## Input records
BEGIN

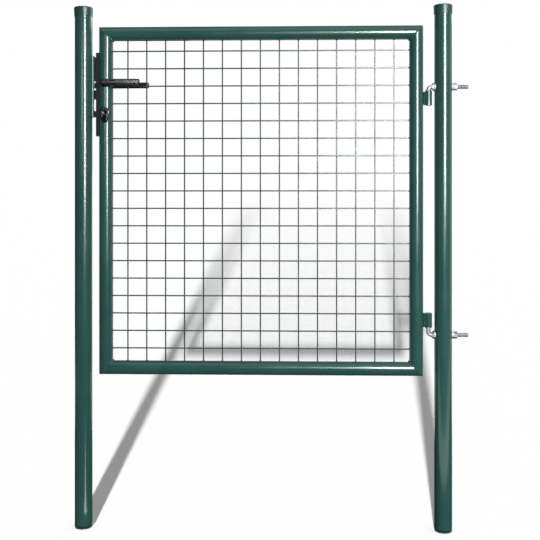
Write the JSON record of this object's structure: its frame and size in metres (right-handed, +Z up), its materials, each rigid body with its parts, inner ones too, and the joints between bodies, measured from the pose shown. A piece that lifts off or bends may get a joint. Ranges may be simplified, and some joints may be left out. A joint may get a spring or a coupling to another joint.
{
  "type": "fence gate",
  "caption": "Single-leaf garden fence gate: a welded tube frame filled with wire mesh, hung on elbow hinges between two round posts, with a lever lock and a keep.",
  "frame": {"origin": "centre of the hinge post's foot", "axes": "+Z up, +X from the lock post to the hinge post, -Y towards the side shown first"},
  "size_m": [1.1302, 0.088, 1.5],
  "materials": {
    "green_powder_coat": "satin moss green powder coat",
    "green_wire_coat": "satin dark green coat on wire",
    "green_cap_plastic": "moulded dark green plastic",
    "zinc_plate": "bright zinc plate",
    "bolt_steel": "plain bright steel",
    "black_satin": "satin black",
    "nickel": "satin nickel"
  },
  "bodies": {
    "posts": {"hinge_post": "green_powder_coat", "lock_post": "green_powder_coat", "hinge_post_cap": "green_cap_plastic", "lock_post_cap": "green_cap_plastic", "keep": "green_powder_coat", "upper_hinge_bolt": "zinc_plate", "lower_hinge_bolt": "zinc_plate", "upper_inner_nut": "zinc_plate", "upper_outer_nut": "zinc_plate", "lower_inner_nut": "zinc_plate", "lower_outer_nut": "zinc_plate", "upper_inner_washer": "zinc_plate", "upper_outer_washer": "zinc_plate", "lower_inner_washer": "zinc_plate", "lower_outer_washer": "zinc_plate"},
    "leaf": {"lock_stile": "green_powder_coat", "hinge_stile": "green_powder_coat", "top_rail": "green_powder_coat", "bottom_rail": "green_powder_coat", "mesh_panel": "green_wire_coat", "upper_hinge_socket": "green_powder_coat", "lower_hinge_socket": "green_powder_coat", "lock_body": "black_satin", "forend": "black_satin", "dead_bolt": "bolt_steel", "cylinder_body": "nickel", "front_plug": "nickel", "back_plug": "nickel", "front_escutcheon": "black_satin", "back_escutcheon": "black_satin", "front_rose": "black_satin", "back_rose": "black_satin"},
    "handles": {"front_lever": "black_satin", "back_lever": "black_satin", "spindle": "bolt_steel"},
    "latch": {"latch_bolt": "bolt_steel"}
  },
  "joints": [
    {"name": "gate_swing", "type": "hinge", "parent": "posts", "child": "leaf", "pos_m": [-0.042, 0, 0], "axis": [0, 0, -1], "range_deg": [0, 90]},
    {"name": "handle_turn", "type": "hinge", "parent": "leaf", "child": "handles", "pos_m": [-0.9665, 0, 1.277], "axis": [0, 1, 0], "range_deg": [0, 40], "stiffness_Nm_per_rad": 0.6, "springref_deg": -28.65},
    {"name": "latch_slide", "type": "slide", "parent": "leaf", "child": "latch", "axis": [1, 0, 0], "range_m": [0, 0.009]}
  ],
  "couplings": [
    {"joint": "latch_slide", "follows": "handle_turn", "m_per_rad": 0.01289}
  ]
}
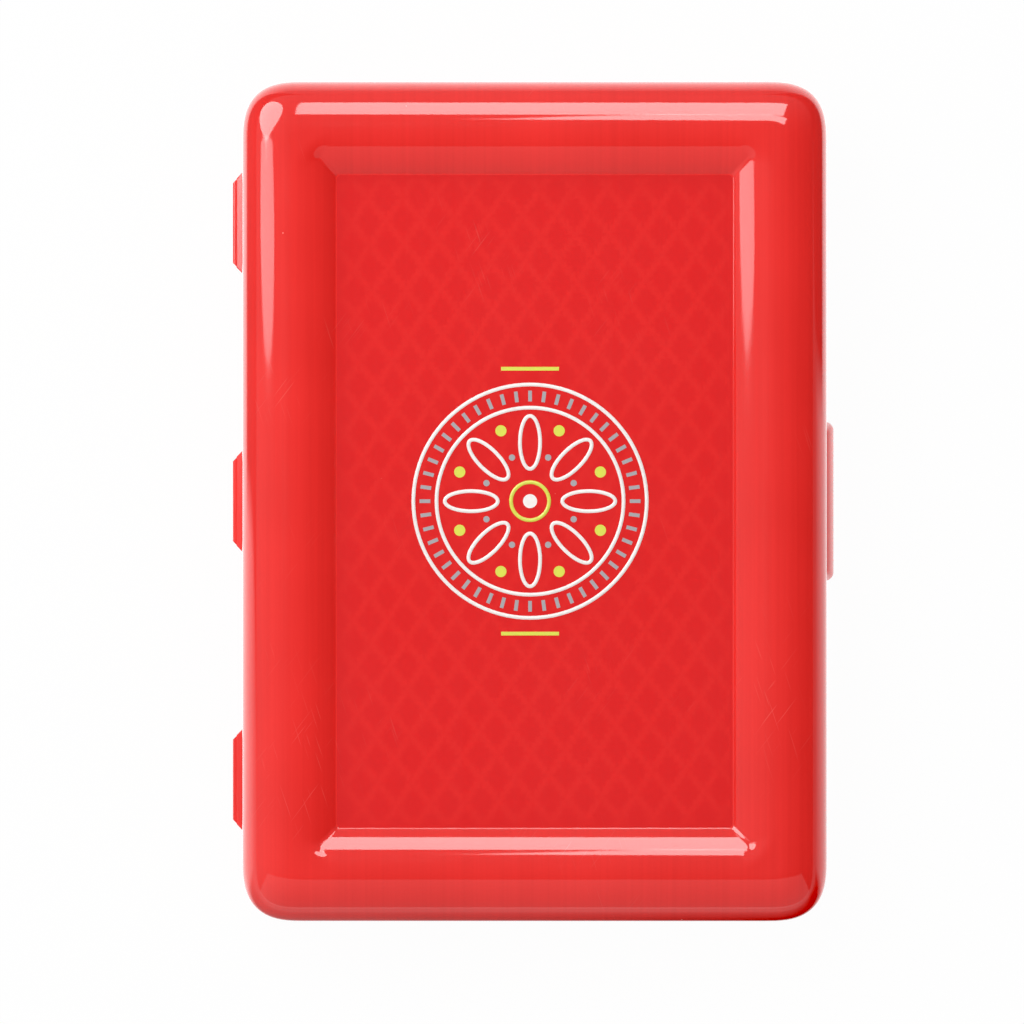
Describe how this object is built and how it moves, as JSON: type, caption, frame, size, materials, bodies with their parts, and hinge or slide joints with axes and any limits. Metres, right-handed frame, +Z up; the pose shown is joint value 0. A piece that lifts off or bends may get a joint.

END

## Problem details
Set out every line from the material that contains the string "object".

## The result
Write the JSON record of this object's structure: its frame and size in metres (right-handed, +Z up), its materials, each rigid body with its parts, inner ones too, and the joints between bodies, measured from the pose shown. A piece that lifts off or bends may get a joint. Ranges may be simplified, and some joints may be left out. A joint may get a spring or a coupling to another joint.
Describe how this object is built and how it moves, as JSON: type, caption, frame, size, materials, bodies with their parts, and hinge or slide joints with axes and any limits. Metres, right-handed frame, +Z up; the pose shown is joint value 0. A piece that lifts off or bends may get a joint.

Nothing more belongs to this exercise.